• [Exercise directions]: Your task is to quote exactly the run of lines that starts at the line containing "failed = [item.Name for item in doc.Objects" and ends at the line containing "obj.parent = empty", including both.

* * *

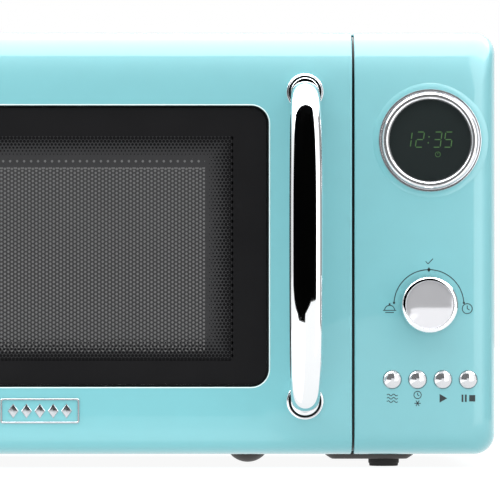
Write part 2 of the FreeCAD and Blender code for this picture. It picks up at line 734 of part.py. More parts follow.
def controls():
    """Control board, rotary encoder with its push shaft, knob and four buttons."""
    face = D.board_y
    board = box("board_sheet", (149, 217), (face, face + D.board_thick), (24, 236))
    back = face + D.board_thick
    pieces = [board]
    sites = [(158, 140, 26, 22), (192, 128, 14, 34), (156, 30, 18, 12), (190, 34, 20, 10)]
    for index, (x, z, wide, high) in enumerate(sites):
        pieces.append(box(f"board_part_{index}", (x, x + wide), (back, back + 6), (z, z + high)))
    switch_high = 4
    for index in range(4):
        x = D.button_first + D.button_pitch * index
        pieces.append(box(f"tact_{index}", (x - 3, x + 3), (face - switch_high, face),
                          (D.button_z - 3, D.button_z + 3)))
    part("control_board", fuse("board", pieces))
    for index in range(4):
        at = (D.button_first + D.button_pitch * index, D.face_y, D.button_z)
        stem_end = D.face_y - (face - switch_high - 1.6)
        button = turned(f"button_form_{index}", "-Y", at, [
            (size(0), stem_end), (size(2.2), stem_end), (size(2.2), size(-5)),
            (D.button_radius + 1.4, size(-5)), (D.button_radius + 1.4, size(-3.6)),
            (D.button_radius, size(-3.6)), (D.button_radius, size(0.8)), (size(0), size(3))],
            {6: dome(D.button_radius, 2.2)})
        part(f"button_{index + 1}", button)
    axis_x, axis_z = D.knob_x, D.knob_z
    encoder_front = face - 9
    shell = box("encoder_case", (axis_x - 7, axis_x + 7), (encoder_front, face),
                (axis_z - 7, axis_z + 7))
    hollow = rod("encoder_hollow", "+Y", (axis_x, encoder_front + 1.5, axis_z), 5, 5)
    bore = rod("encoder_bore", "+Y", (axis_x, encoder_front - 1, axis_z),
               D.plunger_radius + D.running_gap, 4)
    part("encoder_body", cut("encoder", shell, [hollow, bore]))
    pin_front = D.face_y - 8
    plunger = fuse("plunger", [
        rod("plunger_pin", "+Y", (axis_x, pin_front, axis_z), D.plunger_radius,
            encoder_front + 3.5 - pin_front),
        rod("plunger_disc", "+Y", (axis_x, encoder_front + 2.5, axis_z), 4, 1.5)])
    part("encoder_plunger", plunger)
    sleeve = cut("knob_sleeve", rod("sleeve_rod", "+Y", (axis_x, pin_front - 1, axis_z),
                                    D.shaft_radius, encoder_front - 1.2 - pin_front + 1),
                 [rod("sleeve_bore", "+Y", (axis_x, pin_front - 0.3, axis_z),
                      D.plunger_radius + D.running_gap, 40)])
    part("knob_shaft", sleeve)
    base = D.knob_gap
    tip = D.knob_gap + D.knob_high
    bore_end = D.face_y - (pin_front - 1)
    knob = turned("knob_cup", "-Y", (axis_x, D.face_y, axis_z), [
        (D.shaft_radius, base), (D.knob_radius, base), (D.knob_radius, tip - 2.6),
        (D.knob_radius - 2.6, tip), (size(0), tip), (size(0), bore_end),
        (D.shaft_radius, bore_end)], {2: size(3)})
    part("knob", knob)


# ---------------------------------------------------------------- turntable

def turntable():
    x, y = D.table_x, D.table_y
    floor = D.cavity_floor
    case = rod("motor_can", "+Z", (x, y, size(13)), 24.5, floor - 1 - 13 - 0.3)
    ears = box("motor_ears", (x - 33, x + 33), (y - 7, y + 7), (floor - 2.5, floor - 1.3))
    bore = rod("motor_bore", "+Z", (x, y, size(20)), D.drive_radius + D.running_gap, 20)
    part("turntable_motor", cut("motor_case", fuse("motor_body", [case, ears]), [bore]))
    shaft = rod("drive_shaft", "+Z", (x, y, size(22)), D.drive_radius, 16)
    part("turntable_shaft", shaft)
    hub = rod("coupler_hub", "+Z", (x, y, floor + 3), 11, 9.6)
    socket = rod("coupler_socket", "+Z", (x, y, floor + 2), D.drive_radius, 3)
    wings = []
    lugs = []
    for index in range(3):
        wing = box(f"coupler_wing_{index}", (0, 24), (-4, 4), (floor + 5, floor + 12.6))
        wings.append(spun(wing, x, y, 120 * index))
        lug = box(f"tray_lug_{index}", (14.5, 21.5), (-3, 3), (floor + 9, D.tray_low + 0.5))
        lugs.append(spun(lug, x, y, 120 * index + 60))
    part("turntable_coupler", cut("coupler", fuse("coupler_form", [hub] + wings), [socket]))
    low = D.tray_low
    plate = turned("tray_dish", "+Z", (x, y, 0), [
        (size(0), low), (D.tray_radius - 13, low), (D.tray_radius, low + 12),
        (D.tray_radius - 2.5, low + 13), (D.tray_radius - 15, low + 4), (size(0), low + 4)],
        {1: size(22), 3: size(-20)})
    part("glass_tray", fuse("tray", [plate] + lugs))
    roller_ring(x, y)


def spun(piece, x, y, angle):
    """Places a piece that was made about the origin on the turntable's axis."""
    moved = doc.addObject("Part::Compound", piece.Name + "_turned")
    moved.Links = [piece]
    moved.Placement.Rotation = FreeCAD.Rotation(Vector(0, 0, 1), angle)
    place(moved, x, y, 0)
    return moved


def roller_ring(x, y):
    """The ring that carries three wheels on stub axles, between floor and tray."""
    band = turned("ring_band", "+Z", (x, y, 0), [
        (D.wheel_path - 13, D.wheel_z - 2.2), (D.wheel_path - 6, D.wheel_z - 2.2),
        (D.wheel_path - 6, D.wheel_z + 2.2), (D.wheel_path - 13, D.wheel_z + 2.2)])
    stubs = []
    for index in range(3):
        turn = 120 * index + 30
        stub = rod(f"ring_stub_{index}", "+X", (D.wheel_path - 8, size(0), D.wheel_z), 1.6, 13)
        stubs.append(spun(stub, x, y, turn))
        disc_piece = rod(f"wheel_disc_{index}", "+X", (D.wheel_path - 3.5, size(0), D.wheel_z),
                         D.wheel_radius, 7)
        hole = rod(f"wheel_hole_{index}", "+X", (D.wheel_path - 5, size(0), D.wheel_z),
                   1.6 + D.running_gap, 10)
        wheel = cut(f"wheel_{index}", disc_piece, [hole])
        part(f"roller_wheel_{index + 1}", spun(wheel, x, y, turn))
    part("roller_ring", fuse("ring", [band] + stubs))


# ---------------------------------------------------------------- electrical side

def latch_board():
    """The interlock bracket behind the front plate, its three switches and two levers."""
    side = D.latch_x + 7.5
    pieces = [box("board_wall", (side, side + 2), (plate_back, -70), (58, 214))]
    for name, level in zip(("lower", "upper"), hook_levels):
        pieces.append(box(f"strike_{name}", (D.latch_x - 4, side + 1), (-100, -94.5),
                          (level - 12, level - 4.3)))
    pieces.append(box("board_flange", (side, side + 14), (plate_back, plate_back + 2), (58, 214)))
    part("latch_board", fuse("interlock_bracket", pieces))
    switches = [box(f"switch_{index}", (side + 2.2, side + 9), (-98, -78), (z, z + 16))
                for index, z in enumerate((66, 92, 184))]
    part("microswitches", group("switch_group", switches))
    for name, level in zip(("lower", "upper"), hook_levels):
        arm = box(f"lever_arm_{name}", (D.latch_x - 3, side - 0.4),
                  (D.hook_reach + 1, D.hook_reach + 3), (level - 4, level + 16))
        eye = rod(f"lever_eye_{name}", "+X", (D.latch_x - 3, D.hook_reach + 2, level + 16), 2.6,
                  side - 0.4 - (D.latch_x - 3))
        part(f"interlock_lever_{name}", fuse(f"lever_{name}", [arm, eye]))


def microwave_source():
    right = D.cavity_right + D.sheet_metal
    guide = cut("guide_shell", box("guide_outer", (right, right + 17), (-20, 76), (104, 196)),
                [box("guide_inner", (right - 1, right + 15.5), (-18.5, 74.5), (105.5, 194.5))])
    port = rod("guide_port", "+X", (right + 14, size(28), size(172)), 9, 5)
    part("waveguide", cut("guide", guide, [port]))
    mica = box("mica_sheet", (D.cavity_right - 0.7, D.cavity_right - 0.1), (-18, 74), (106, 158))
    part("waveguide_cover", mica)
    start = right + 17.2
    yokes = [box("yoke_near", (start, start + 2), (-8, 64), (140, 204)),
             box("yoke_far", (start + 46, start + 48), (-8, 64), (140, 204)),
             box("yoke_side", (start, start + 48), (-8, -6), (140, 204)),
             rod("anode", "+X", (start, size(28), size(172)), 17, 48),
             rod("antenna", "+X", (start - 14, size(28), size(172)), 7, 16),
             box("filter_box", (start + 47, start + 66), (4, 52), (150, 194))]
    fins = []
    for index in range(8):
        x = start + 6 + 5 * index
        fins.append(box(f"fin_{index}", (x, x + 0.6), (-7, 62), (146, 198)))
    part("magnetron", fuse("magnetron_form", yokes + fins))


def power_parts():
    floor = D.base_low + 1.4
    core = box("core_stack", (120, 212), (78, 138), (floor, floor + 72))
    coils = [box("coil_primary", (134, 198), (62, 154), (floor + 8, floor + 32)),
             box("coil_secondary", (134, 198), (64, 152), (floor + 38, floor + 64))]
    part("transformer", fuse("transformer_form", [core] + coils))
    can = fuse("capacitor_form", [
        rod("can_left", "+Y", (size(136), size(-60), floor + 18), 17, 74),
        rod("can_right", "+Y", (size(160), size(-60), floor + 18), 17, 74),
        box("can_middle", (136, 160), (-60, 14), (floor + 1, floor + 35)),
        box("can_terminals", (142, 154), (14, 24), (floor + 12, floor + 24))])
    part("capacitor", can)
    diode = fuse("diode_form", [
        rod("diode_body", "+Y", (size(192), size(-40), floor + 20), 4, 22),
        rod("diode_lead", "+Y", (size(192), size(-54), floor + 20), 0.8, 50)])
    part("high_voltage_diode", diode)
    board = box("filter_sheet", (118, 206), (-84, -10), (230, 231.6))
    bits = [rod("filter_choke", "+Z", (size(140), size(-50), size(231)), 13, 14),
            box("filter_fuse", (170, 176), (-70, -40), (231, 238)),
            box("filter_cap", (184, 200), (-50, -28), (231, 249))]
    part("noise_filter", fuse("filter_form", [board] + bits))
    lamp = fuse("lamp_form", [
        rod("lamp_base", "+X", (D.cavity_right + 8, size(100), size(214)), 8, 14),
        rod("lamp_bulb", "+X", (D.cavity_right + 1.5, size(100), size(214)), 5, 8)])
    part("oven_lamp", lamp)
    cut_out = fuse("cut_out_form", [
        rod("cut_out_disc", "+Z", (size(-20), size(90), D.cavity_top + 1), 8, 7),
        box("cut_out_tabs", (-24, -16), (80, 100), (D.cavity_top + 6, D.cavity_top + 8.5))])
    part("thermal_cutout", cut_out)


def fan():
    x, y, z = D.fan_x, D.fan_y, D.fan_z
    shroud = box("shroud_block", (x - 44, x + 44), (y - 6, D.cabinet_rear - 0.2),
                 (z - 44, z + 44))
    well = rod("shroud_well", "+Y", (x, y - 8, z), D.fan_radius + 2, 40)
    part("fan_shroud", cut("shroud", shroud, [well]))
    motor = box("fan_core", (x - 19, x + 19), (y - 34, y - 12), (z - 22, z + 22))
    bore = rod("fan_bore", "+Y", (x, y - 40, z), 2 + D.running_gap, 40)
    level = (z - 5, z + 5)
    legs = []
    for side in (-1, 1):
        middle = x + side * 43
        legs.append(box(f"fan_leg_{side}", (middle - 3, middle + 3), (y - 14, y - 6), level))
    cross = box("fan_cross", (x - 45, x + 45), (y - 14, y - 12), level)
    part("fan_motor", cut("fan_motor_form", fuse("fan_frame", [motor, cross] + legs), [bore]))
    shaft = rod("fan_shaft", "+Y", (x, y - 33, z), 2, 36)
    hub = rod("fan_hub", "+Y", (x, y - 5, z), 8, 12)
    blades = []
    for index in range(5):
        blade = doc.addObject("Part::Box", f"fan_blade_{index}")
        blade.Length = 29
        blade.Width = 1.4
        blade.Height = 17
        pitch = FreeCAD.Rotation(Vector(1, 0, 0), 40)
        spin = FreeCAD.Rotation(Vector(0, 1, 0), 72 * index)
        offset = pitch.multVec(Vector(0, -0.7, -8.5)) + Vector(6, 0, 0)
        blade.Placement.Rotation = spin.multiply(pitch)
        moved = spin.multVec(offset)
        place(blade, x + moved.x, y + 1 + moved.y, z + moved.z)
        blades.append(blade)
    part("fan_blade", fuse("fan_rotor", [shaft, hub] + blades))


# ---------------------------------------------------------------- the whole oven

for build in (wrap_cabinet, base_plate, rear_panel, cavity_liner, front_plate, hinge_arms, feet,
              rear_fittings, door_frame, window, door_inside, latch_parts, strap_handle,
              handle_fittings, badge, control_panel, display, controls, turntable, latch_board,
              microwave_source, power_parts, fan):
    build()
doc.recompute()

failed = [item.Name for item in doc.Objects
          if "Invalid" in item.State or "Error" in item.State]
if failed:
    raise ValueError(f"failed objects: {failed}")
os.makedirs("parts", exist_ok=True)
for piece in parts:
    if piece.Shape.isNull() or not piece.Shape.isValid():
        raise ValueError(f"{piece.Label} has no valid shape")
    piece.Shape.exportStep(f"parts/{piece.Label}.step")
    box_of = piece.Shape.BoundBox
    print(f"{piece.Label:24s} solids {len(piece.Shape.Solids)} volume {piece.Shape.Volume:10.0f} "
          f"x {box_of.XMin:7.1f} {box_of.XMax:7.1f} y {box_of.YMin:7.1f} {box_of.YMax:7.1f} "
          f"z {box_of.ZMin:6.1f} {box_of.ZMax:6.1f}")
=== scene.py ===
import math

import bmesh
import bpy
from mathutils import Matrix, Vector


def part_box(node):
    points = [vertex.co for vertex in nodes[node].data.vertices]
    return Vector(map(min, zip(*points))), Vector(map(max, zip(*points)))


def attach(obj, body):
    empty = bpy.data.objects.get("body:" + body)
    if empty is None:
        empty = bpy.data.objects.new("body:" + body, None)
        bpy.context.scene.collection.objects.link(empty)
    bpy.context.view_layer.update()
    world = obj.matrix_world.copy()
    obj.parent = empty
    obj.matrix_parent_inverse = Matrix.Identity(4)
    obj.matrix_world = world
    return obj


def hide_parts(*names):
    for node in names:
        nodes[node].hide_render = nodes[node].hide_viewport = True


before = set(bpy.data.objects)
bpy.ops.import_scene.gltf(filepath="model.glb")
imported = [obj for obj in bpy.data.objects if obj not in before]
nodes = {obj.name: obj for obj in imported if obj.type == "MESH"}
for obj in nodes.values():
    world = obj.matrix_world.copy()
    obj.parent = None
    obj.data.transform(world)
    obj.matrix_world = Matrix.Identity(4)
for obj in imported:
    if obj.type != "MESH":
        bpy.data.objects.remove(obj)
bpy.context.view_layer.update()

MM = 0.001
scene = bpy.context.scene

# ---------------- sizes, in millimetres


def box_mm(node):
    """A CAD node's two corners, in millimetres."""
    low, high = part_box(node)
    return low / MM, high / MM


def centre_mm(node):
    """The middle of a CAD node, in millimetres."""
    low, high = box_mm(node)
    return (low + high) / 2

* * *

• [Response below]:
failed = [item.Name for item in doc.Objects
          if "Invalid" in item.State or "Error" in item.State]
if failed:
    raise ValueError(f"failed objects: {failed}")
os.makedirs("parts", exist_ok=True)
for piece in parts:
    if piece.Shape.isNull() or not piece.Shape.isValid():
        raise ValueError(f"{piece.Label} has no valid shape")
    piece.Shape.exportStep(f"parts/{piece.Label}.step")
    box_of = piece.Shape.BoundBox
    print(f"{piece.Label:24s} solids {len(piece.Shape.Solids)} volume {piece.Shape.Volume:10.0f} "
          f"x {box_of.XMin:7.1f} {box_of.XMax:7.1f} y {box_of.YMin:7.1f} {box_of.YMax:7.1f} "
          f"z {box_of.ZMin:6.1f} {box_of.ZMax:6.1f}")
=== scene.py ===
import math

import bmesh
import bpy
from mathutils import Matrix, Vector


def part_box(node):
    points = [vertex.co for vertex in nodes[node].data.vertices]
    return Vector(map(min, zip(*points))), Vector(map(max, zip(*points)))


def attach(obj, body):
    empty = bpy.data.objects.get("body:" + body)
    if empty is None:
        empty = bpy.data.objects.new("body:" + body, None)
        bpy.context.scene.collection.objects.link(empty)
    bpy.context.view_layer.update()
    world = obj.matrix_world.copy()
    obj.parent = empty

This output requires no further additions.